The influence of the structure of the grafted poly(ethylene oxide)-poly(propylene oxide) (PEO-PPO) copolymers on the release of δ-damascone was investigated by dynamic headspace analysis [38,39] of the volatile molecule from a cotton surface after application of a fabric softener solution. Typical fabric softener formulations consist of about 15% of a cationic surfactant, such as triethanolamine (TEA)-esterquats of fatty acids [40,41], in water. For the measurements, conjugates 13–16 were dissolved in ethyl acetate at a concentration to potentially release a total of 8.7 mg (0.05 mmol) of δ-damascone. The solutions were then dispersed in 5.0 g of a TEA-esterquat fabric softening formulation consisting of an emulsion of cationic surfactant at 16.5% in water. The samples were constantly stirred to obtain homogeneous dispersions. The different fabric softener dispersions (1.8 g) were dissolved with water (600 mL), which corresponds to the water added to a fabric softener in a washing machine. To this diluted aqueous emulsion, a cotton sheet was added and stirred for 3 min to simulate the deposition of fabric softener and then left standing for another 2 min in the dispersion. The cotton sheet was then wrung out and weighed to leave 3.9 g of the dispersion on the sheet. The cotton sheet was finally line dried at room temperature for 1 day [27].

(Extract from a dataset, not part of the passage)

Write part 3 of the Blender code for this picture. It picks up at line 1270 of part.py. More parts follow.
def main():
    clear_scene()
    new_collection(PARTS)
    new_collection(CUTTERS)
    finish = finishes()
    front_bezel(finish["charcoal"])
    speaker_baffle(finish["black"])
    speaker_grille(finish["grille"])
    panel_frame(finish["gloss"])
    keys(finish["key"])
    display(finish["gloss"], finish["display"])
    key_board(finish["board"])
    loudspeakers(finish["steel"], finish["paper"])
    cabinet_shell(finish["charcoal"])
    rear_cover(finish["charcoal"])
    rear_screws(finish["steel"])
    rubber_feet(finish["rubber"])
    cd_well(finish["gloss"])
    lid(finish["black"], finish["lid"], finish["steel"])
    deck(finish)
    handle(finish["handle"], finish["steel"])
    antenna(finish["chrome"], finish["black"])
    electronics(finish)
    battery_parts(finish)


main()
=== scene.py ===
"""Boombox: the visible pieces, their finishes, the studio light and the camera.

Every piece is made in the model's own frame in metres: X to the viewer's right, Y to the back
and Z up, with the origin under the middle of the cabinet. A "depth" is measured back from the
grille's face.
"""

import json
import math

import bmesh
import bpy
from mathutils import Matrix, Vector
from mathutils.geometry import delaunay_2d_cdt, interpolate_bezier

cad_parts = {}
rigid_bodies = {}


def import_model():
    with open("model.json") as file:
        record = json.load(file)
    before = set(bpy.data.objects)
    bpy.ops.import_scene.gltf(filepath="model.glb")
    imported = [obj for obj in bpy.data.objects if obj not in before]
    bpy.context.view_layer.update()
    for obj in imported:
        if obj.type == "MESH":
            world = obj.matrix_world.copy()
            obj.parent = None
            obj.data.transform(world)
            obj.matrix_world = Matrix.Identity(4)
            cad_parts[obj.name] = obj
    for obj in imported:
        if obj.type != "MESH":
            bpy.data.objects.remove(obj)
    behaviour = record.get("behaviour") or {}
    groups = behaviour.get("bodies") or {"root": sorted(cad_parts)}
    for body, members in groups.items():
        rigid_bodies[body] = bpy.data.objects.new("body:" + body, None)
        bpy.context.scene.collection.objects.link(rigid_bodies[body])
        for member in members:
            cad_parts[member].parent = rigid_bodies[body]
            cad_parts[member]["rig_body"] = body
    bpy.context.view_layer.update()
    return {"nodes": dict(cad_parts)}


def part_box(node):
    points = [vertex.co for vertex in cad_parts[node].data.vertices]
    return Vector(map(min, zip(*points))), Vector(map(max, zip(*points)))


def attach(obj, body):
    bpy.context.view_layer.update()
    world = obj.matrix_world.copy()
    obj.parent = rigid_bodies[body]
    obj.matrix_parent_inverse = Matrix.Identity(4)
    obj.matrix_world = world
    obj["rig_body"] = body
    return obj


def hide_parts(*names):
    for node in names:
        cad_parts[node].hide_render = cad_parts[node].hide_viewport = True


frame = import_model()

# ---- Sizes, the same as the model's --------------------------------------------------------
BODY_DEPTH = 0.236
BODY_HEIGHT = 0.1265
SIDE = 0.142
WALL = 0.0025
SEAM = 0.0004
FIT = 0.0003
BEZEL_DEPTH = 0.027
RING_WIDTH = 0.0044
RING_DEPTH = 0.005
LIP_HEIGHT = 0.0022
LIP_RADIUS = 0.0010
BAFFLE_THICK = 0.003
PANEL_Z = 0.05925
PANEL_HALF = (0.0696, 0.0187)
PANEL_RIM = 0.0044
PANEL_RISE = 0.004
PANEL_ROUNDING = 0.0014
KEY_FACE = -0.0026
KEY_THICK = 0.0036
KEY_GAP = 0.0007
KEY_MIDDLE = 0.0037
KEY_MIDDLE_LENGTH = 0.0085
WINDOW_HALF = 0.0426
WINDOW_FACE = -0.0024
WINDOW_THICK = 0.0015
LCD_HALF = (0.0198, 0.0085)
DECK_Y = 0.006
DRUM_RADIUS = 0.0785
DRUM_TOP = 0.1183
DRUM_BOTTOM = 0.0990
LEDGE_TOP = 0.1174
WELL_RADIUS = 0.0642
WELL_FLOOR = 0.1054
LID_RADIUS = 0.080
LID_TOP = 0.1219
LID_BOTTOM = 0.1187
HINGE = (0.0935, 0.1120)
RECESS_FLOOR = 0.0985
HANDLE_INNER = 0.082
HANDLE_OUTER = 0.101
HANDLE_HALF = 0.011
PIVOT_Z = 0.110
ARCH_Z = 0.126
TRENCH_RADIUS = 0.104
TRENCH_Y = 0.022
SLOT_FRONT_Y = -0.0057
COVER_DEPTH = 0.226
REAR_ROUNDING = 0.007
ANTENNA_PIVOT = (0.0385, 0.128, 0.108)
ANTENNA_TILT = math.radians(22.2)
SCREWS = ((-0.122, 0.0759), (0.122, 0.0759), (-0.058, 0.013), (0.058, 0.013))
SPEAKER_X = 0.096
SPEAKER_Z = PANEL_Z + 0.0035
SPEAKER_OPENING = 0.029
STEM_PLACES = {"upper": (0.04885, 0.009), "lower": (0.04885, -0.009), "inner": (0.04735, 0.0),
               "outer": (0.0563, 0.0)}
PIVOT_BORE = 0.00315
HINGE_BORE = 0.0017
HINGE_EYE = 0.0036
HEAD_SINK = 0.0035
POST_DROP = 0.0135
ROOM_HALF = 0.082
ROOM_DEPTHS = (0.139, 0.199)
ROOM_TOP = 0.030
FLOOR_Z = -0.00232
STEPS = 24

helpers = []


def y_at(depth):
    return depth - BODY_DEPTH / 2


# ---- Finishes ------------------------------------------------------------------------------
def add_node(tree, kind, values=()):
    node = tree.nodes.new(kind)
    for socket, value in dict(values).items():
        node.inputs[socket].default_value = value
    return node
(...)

The cotton sheet was then placed inside a headspace sampling cell and exposed to a constant flow of air to constantly remove the volatiles evaporating from the cotton surface. The δ-damascone released from copolymers 13–16 was collected at constant time intervals on a Tenax^® cartridge and then analyzed by gas chromatography after thermal desorption [27]. Three measurements were taken, one each after 2, 4 and 6 h of sampling. The data illustrated in Figure 6 are average values of at least two measurements.

The water content of the polymers has been neglected in the current study because the polymers were formulated in an aqueous environment for the application. Furthermore, the headspace sampling was carried out with constant humidity in the air. We therefore assume that the water activity was constant for all measurements. Dynamic scanning calorimetry measurements carried out on the pure polymers between −25 and 110 °C (to represent realistic application conditions) did not show phase transitions. This indicated that residual water did not have an influence on the release kinetics.

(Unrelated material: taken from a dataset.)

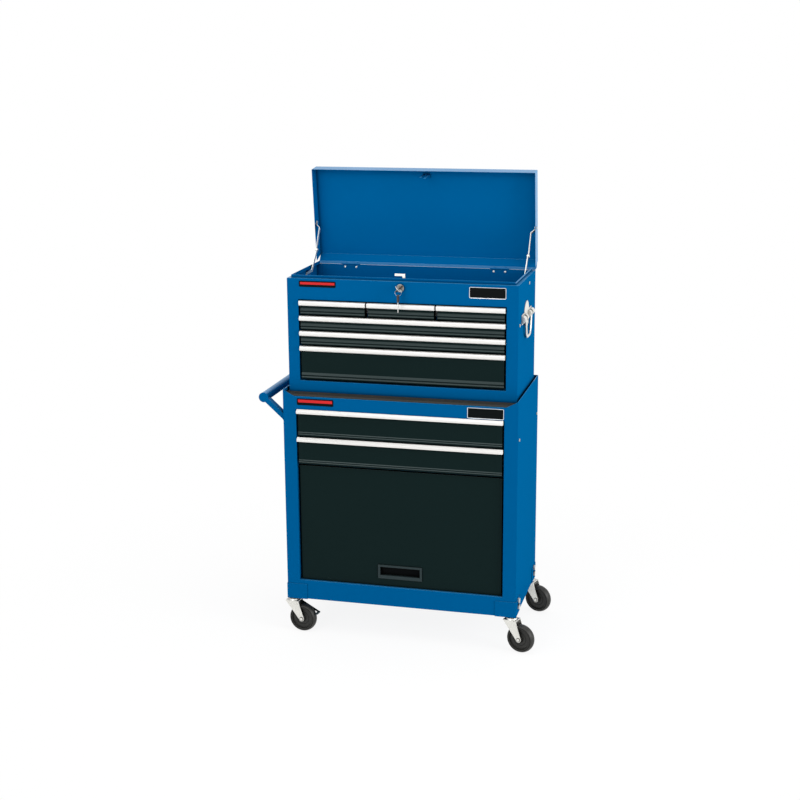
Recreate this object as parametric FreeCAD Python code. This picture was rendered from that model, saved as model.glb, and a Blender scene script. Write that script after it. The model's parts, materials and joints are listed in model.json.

After 2 h of sampling, headspace concentrations with relatively large standard deviations were measured, whereas relatively low standard deviations were obtained for the data acquired after 4 and 6 h of sampling. This suggests that the deviations observed at the beginning of the measurements are not the result of uncontrolled deposition of the conjugates on the cotton surface, but rather because an initial amount of time is necessary to equilibrate the headspace system before reaching a state in which headspace concentrations can be collected with good reproducibility. This phenomenon has been observed previously in a similar context [42,43]. Under the present reaction conditions, the highest headspace concentrations were measured after 4 h.

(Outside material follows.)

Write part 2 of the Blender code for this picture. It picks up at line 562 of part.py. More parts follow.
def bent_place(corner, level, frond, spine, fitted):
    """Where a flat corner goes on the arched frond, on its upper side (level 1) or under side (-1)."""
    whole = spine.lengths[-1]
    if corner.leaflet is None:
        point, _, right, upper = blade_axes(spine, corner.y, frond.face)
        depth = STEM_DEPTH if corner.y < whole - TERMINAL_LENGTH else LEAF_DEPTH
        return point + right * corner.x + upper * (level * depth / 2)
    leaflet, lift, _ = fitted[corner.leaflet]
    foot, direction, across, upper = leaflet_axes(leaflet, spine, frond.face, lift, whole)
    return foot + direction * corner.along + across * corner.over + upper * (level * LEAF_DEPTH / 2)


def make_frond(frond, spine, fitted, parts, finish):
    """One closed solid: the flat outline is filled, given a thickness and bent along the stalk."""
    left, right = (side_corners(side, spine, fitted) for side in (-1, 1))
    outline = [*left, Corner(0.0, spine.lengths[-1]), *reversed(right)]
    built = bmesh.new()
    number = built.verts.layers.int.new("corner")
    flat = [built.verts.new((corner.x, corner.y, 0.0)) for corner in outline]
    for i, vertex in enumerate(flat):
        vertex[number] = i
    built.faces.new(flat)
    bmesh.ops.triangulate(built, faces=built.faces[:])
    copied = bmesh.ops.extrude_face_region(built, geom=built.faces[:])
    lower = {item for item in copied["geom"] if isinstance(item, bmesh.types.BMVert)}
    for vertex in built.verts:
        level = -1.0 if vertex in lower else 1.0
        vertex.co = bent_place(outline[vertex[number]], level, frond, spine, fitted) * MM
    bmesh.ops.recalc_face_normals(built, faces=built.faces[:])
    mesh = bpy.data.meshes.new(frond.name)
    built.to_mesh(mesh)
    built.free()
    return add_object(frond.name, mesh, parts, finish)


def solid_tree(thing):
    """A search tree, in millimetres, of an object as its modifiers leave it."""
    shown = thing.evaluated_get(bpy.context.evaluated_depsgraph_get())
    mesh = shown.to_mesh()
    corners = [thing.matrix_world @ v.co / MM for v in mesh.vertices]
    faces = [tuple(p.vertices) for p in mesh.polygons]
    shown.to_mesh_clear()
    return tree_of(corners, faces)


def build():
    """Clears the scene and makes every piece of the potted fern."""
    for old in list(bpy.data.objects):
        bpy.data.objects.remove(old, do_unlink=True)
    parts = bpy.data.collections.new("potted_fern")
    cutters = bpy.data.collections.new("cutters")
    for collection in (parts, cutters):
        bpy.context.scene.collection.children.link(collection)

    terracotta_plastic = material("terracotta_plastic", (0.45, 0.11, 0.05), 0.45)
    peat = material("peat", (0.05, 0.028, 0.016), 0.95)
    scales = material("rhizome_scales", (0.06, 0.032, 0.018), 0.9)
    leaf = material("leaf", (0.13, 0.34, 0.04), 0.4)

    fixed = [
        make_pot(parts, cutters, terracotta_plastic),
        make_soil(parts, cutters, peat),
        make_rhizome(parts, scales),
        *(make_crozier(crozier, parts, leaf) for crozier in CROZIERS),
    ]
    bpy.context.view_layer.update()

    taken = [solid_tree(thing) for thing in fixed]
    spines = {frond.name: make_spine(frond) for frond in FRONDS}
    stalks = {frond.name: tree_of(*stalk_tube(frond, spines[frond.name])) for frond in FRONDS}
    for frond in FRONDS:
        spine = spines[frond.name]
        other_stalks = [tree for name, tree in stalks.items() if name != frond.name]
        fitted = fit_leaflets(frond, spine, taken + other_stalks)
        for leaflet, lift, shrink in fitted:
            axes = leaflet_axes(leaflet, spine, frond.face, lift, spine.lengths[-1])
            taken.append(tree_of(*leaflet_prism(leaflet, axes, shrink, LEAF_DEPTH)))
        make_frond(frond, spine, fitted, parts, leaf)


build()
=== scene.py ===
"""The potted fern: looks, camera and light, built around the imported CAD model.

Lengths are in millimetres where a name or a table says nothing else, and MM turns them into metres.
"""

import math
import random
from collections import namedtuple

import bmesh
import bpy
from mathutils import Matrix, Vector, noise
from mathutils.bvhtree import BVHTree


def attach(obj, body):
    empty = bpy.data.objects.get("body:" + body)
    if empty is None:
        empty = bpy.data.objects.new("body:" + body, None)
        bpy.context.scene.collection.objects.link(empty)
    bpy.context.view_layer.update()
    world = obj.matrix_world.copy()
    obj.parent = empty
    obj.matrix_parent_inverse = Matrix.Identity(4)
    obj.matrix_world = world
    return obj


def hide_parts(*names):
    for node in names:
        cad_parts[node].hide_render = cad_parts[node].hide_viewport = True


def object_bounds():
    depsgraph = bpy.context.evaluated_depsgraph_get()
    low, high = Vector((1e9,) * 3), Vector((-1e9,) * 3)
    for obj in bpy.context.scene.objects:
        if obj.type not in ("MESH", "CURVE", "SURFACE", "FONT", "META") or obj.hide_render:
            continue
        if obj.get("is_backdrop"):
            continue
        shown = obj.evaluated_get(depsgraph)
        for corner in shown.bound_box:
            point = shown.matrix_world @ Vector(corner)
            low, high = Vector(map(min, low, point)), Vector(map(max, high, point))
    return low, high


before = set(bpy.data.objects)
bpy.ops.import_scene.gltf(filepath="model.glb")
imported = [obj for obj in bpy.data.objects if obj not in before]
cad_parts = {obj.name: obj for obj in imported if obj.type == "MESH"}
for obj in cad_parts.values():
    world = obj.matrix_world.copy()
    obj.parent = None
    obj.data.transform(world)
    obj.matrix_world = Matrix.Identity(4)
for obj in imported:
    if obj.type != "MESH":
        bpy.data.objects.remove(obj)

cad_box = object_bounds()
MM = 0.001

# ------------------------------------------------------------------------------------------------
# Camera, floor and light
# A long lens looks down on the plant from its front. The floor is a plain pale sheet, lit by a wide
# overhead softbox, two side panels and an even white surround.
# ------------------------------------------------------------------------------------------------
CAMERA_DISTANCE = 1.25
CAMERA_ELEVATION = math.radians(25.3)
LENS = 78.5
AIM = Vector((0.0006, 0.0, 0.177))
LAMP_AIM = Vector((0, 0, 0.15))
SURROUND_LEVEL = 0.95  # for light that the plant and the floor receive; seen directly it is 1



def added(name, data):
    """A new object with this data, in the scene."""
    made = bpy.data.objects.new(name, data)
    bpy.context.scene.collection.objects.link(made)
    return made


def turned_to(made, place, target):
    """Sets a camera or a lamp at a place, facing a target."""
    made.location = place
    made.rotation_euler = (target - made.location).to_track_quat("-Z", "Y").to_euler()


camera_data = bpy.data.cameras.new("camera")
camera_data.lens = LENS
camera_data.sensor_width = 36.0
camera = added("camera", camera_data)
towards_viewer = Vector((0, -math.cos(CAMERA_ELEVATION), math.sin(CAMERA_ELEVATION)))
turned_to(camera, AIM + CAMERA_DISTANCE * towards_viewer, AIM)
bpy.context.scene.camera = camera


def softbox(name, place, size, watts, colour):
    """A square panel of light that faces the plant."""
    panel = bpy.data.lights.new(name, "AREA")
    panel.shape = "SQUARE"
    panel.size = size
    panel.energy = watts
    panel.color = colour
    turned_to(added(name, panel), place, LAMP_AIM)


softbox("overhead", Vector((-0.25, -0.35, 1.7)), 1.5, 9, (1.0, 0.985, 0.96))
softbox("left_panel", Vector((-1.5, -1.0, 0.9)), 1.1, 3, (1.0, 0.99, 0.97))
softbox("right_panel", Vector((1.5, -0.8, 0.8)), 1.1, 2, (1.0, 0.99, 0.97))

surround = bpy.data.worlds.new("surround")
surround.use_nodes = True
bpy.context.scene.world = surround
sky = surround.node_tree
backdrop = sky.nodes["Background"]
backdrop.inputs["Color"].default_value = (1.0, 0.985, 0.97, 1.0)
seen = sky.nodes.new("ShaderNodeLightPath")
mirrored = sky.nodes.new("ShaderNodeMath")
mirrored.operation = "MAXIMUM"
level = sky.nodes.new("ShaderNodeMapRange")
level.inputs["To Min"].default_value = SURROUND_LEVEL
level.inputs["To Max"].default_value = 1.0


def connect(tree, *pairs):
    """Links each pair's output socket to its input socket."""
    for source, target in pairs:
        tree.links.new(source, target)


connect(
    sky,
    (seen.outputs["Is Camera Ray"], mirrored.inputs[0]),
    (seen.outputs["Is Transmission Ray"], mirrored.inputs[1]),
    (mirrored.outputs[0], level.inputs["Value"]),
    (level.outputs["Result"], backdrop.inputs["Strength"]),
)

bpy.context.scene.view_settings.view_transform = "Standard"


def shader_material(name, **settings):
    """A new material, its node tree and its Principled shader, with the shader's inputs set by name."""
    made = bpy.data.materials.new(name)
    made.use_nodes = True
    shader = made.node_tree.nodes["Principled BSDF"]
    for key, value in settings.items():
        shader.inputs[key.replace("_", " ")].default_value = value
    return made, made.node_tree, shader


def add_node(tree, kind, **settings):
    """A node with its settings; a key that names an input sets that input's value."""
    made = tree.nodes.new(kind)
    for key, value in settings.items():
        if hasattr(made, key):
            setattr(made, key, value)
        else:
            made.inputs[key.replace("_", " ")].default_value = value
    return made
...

The headspace concentrations of δ-damascone released from conjugate 16 were found to be the lowest of the series, with 67 and 53 ng L⁻¹, measured after 4 and 6 h, respectively. These concentrations increased slightly for the release from conjugates 13 and 14, where 88 and 76 ng L⁻¹ were recorded after 4 h. The highest headspace concentrations of δ-damascone were measured above the sample of conjugate 15, with a value of 184 ng L⁻¹ after 4 h (Figure 6).

Figure 7 compares the performance of δ-damascone conjugates 13–16 by plotting the headspace concentrations measured after 4 h as a function of the EO/PO molar ratio in the Jeffamine^® side chain. Conjugate 13, with an EO/PO ratio of 0.11, gave rise to slightly higher headspace concentrations of δ-damascone (88 ng L⁻¹) than conjugate 16 (67 ng L⁻¹), which has no EO/PO side chains. Conjugate 14, with an EO/PO ratio of 0.14 in the side chain, gave rise to 76 ng L⁻¹ of δ-damascone above the dry cotton surface. As a consequence, the grafting of PPO or of copolymers with a low EO/PO molar ratio did not improve the performance of the profragrances in the targeted application.

However, grafting of a side chain with a high EO/PO ratio significantly improved the amount of δ-damascone released into the headspace. Moving from δ-damascone conjugate 16 (with no EO/PO side chains) to copolymer 15 (with a EO/PO ratio of 3.60 in the side chains) increased the amount of δ-damascone in the headspace from 67 to 184 ng L⁻¹, corresponding to an increase by a factor of more than three (Figure 7). This result was somehow unexpected. In our previous work, the grafting of a PEO side chain onto a δ-damascone-releasing poly(maleic anhydride) profragrance derived from 3 (Figure 2) resulted in a decrease in performance on dry cotton [27]. Although the presence of the polar PEG side chain increased the performance of the delivery system in water, it was less efficiently deposited onto the cotton surface, which resulted in lower headspace concentrations in the final application.

Our present data show that increasing the EO/PO molar ratio in the polymer side chain resulted in an increase of the headspace concentration of δ-damascone evaporated from the cotton surface. This suggests that the presence of PPO in the side chain has a positive effect in improving the performance of the delivery system. It seems that the side chain with an EO/PO ratio of 3.60 represents a good balance to be sufficiently hydrophilic to efficiently increase the release of δ-damascone from the conjugate, while the presence of PPO results in a certain hydrophobicity, which is useful for deposition on cotton. An EO/PO molar ratio is therefore suitable to achieve satisfactory deposition with sufficiently fast release kinetics.